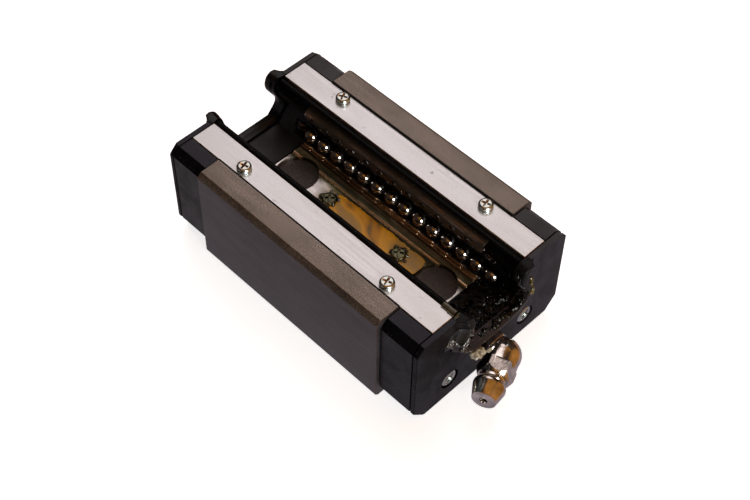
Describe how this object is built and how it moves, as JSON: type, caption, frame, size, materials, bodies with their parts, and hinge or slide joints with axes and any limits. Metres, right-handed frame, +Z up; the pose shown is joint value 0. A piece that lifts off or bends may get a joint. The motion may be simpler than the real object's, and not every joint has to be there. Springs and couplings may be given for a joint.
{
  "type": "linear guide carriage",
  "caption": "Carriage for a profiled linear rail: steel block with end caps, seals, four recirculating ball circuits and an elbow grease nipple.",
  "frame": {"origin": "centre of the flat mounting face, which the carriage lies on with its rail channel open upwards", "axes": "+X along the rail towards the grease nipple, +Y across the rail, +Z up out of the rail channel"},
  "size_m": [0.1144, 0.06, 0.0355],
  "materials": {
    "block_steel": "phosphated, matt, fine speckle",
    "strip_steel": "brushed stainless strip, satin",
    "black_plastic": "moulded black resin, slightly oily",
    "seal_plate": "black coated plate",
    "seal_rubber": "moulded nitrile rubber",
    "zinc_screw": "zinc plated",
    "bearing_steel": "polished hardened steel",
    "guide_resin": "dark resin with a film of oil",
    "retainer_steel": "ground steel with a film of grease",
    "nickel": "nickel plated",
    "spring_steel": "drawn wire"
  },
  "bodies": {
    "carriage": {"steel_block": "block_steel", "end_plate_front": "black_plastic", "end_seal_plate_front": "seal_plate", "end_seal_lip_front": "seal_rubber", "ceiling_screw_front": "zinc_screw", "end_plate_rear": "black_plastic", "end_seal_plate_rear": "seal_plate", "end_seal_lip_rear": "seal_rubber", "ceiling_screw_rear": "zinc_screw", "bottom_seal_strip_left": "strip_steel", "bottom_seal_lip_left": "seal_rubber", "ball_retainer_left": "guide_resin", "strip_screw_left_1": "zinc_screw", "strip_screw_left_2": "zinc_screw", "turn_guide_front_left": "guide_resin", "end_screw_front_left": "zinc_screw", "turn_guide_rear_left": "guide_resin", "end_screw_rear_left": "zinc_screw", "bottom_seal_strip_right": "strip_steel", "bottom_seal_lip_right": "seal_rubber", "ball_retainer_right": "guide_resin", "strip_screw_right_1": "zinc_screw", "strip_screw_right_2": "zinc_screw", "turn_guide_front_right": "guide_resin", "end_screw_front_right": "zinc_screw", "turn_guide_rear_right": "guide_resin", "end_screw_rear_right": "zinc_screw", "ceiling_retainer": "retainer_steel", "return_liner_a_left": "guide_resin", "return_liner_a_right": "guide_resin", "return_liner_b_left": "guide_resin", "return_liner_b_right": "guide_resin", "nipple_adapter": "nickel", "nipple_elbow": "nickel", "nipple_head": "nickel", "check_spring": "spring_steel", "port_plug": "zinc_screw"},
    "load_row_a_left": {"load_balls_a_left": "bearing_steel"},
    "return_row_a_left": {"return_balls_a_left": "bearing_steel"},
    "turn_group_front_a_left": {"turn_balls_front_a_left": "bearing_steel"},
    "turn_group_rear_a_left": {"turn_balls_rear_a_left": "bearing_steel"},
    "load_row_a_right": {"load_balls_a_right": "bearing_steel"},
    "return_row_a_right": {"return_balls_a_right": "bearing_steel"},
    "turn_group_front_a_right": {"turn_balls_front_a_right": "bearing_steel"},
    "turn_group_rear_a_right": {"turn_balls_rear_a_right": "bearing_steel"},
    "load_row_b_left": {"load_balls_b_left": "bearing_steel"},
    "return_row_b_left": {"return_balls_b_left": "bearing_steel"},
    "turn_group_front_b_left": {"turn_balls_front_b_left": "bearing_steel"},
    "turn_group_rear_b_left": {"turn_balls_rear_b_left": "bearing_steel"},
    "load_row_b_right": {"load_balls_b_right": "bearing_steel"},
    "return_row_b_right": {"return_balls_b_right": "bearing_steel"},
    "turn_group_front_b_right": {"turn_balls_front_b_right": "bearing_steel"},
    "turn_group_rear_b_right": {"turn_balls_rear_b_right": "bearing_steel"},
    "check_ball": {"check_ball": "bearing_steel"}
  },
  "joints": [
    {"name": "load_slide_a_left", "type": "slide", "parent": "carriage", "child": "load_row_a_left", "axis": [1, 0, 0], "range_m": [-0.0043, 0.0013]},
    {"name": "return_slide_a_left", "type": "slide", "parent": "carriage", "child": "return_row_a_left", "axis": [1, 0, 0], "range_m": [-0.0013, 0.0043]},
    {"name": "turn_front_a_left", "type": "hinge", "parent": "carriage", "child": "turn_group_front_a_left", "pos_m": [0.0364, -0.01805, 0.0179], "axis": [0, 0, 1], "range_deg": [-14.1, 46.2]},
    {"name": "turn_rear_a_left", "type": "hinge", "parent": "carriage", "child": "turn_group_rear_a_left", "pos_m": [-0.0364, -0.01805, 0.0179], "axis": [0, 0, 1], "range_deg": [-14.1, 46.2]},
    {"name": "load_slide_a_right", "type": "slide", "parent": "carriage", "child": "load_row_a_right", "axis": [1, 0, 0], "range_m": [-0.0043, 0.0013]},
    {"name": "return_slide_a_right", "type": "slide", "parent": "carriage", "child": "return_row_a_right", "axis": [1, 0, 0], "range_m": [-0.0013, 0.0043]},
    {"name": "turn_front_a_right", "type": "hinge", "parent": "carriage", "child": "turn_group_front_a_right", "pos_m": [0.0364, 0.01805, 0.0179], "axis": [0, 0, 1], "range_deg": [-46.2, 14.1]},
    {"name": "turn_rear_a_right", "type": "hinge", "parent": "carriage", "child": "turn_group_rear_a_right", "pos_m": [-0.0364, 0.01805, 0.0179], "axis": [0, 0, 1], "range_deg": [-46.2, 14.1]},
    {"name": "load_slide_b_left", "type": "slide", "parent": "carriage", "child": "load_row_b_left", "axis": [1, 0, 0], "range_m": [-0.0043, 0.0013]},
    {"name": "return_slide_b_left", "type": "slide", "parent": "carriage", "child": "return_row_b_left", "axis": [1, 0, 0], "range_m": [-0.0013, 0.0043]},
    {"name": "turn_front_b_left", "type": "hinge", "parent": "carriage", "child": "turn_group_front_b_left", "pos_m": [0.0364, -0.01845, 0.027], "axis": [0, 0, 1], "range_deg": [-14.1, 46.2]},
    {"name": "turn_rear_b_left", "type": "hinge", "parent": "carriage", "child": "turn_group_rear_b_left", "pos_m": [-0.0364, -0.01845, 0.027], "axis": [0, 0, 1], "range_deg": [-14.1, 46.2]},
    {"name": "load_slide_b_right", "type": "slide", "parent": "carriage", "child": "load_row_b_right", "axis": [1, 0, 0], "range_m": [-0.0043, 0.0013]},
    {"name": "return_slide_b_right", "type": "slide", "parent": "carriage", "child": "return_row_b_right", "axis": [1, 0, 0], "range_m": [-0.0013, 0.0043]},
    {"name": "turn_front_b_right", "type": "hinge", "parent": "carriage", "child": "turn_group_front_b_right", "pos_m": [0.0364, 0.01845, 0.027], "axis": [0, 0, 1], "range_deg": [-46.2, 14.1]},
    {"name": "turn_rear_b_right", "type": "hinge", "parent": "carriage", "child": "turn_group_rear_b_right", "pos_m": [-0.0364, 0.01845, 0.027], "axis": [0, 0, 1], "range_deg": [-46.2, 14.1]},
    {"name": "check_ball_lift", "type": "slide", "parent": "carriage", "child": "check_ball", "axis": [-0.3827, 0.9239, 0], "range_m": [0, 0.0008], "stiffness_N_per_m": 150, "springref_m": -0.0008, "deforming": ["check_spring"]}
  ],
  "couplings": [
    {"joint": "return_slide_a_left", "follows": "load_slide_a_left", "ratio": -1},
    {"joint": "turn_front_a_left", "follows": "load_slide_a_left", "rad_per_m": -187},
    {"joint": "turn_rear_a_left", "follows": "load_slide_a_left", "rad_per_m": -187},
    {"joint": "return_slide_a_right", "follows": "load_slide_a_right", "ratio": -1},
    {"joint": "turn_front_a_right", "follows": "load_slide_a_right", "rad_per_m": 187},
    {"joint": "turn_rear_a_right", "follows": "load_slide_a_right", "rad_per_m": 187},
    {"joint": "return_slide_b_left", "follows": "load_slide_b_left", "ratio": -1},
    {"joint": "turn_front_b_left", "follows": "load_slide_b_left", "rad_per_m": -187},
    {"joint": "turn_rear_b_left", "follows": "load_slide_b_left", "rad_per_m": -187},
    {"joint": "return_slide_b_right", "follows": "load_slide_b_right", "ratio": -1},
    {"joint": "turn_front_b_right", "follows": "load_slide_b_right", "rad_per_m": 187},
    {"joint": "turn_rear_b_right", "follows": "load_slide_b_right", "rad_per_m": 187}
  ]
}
..........
## To be done
Tally up the lines with the word "bodies" in them, and answer with that number by itself.

## Solution to the exercise
2